Моё первое знакомство с этими десятиногими моллюсками произошло в собственной ванной комнате в восьмилетнем возрасте. Я, ничего не подозревая, захожу туда, а в самой ванной лежит это огромное чудище морское, неясного розово-голубо-бежевого оттенка, прямоугольной формы, с большим количеством голов и конечностей. Я тихо, молча попятилась к выходу и также медленно и не дыша прикрыла за собой дверцу поплотней и удалилась на безопасное расстояние…

Предыстория этого триллера такова. В наш небольшой дальневосточный городок завезли в магазин необычный продукт питания. Морепродукт. В те годы, когда особо и выбора продуктов не было… Завезли, значит надо брать. Продукт продавался замороженными прямоугольными параллелепипедами без какой-либо упаковки, то есть брикетами по десять килограммов. Потому как такие громоздкие геометрические формы ни в какие авоськи не помещались, то и покупатели просто заключали их в объятия и так и несли…

Дело было зимой, пока везли его домой, брикет всё время норовил выскользнуть из тёплых папиных рук и уплыть в пучину морскую, то есть в салон трамвая. Наверное, со стороны это выглядело комично, но маме с папой было совсем не до смеха.

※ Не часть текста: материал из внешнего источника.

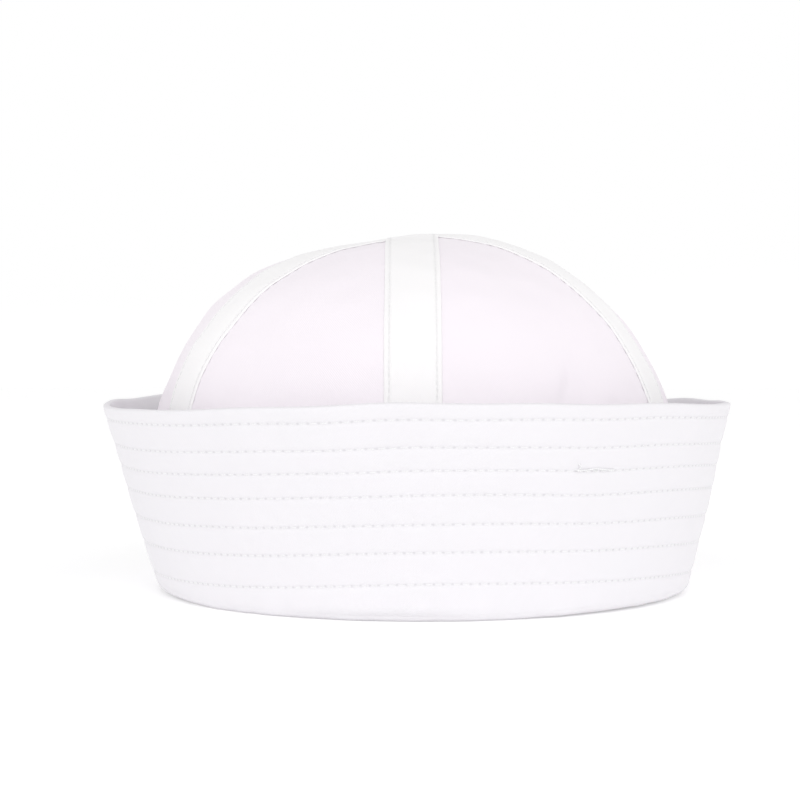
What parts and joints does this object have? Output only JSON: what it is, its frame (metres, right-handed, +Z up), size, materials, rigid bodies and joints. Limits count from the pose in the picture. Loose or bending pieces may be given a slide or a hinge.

Наконец, когда они добрались домой, с облегчением отправили это замороженное квадратное чудовище в ванную, чтобы, разморозив, разделить его на порции и опять заморозить на балконе. Наблюдали при этом, как из чудовища сочится голубая кровь.

Именно в этот момент я и оказалась в ванной.

Пробовать кальмаров я категорически отказалась по причине полученной психологической травмы от увиденного.



Мои ощущения ужаса добавила газетная статейка, прочитанная вслух на досуге кем-то из членов семьи. В ней шла речь о шестнадцатиметровом кальмаре-монстре, с которым самоотверженно сражались рыбаки в лодке, едва оставшиеся в живых в неравной схватке.

Рыбакам удалось убить монстра, и они с отвращением и ужасом увидели, как из убитого чудовища сочилась голубая кровь.

Надо ли добавить, что этот замечательный продукт никогда не являлся желанным гостем в моей тарелке?